In some embodiments, the time information includes the transmission time difference between the first transmission time of the first data flow and the second transmission time of the second data flow. In some embodiments, the data flow monitoring policy includes a trigger condition, and the trigger condition indicates a threshold for reporting the transmission time difference, or to periodically report the transmission time difference.

In some embodiments, the second network device configures a packet delay budget of at least one of the first data flow and the second data flow based on the time information. In some embodiments, the second network device further generates a plurality of quality of service configurations with different packet delay budgets based on the data flow synchronization information.

In some embodiments, the second network device determines the transmission time difference based on the first transmission time reported by the first network device and the second transmission time provided by another first network device, and performs QoS policy adjustment on the first data flow and/or the second data flow based on the transmission time difference.

In some embodiments, the second network device determines the transmission time difference based on the first transmission time and the second transmission time that are reported by the first network device, and performs QoS policy adjustment on the first data flow and/or the second data flow based on the transmission time difference.

In some embodiments, the second network device performs QoS policy adjustment on the first data flow and/or the second data flow based on the transmission time difference reported by the first network device.

In some embodiments, the second network device determines a relative transmission time difference between two data flows based on the time information and a clock difference between a plurality of data flows, and performs QoS policy adjustment on the first data flow and/or the second data flow.

In some embodiments, the second network device performs QoS policy adjustment on the first data flow and/or the second data flow based on the time information, for example, configures a packet delay budget of at least one of the first data flow and the second data flow.

In some embodiments, the second network device may further perform transmission scheduling based on the transmission time of the first data flow and/or the second data flow and an end-to-end transmission delay requirement. The end-to-end delay requirement indicates a transmission delay requirement from the application server to a side of a terminal device.

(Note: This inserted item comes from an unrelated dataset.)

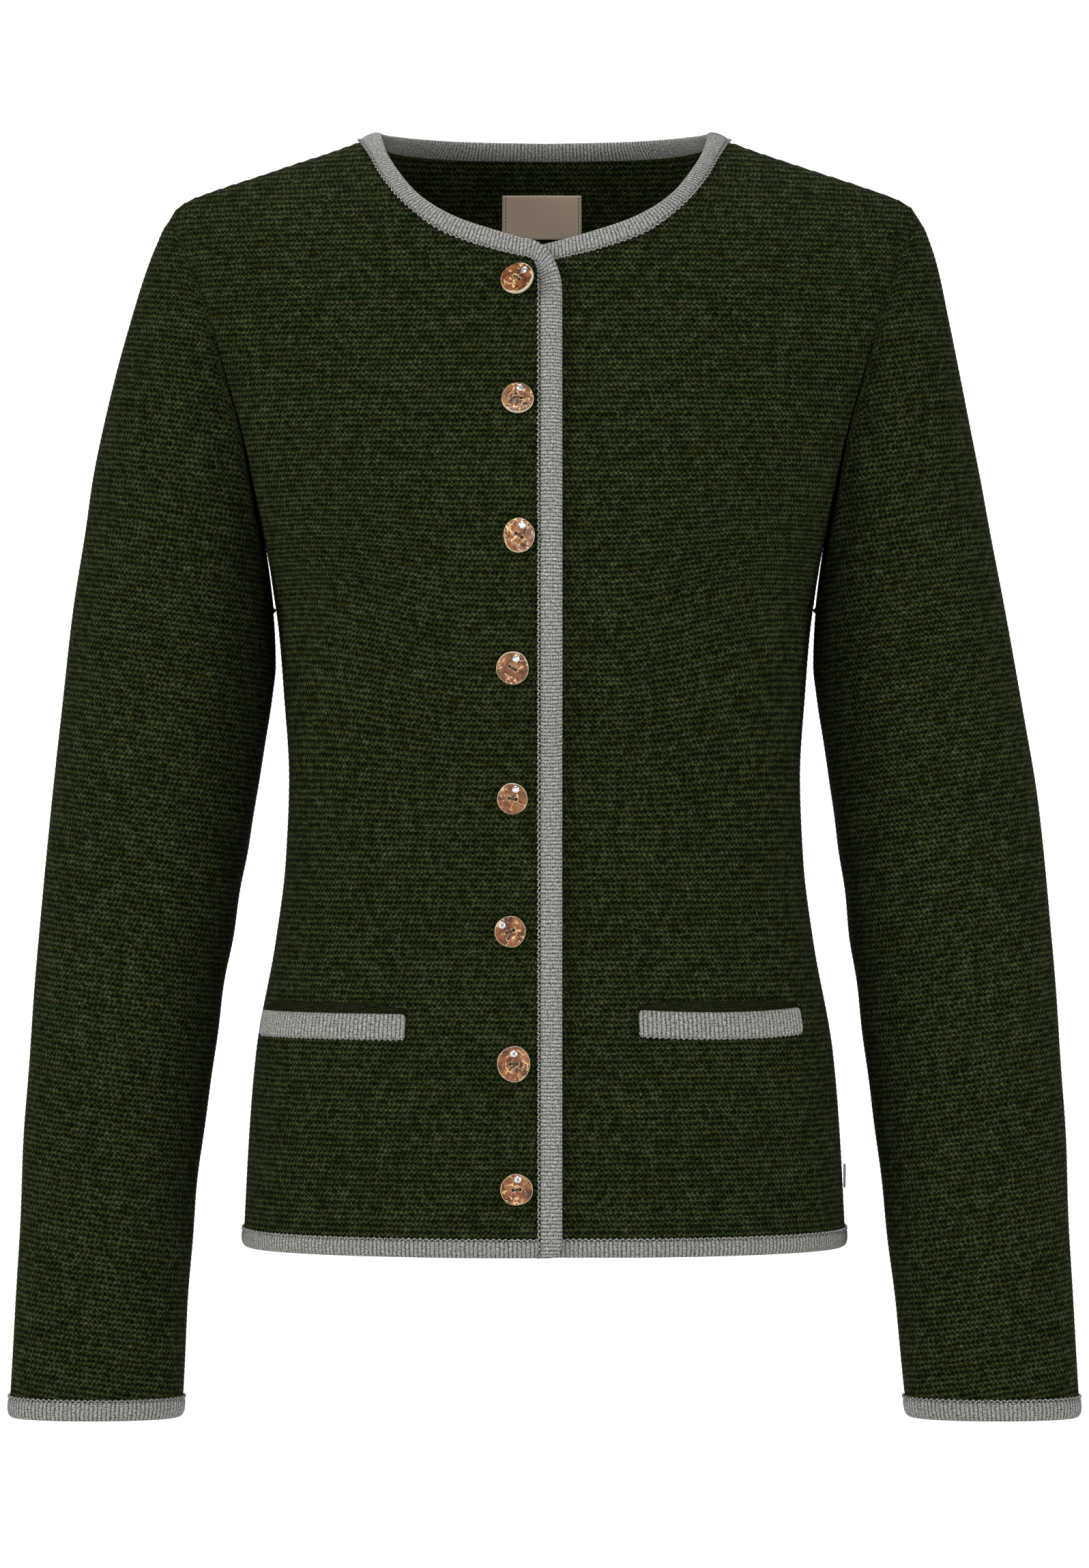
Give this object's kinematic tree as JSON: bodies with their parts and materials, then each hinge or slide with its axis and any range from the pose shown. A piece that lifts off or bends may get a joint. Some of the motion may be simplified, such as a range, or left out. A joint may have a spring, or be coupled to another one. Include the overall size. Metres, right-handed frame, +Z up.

In some embodiments, the time information includes first sending time at which the data packet of the first data flow is sent or generated by the application server. The second network device obtains the first sending time, and correspondingly determines, based on the first sending time, third transmission time from sending of the data packet of the first data flow by the application server to receiving of the data packet of the first data flow by the second network device.

In some embodiments, the time information further includes second sending time at which the data packet of the second data flow is sent or generated by the application server. The second network device obtains the second sending time, and correspondingly determines, based on the second sending time, fourth transmission time from sending of the data packet of the second data flow by the application server to receiving of the data packet of the second data flow by the second network device.

In some embodiments, the configuration information includes an association identifier indicating that the first data flow is associated with the second data flow, and the association identifier may also indicate that the first data flow and the second data flow need to be synchronously transmitted. The second network device determines, based on the association identifier, a transmission time difference between the third transmission time and the fourth transmission time. In some embodiments, the configuration information further includes the information about the clock difference between the first data flow and the second data flow, and the second network device further determines the transmission time difference based on the information about the clock difference. The second network device performs, based on the transmission time difference, QoS policy adjustment on the first data flow and/or the second data flow.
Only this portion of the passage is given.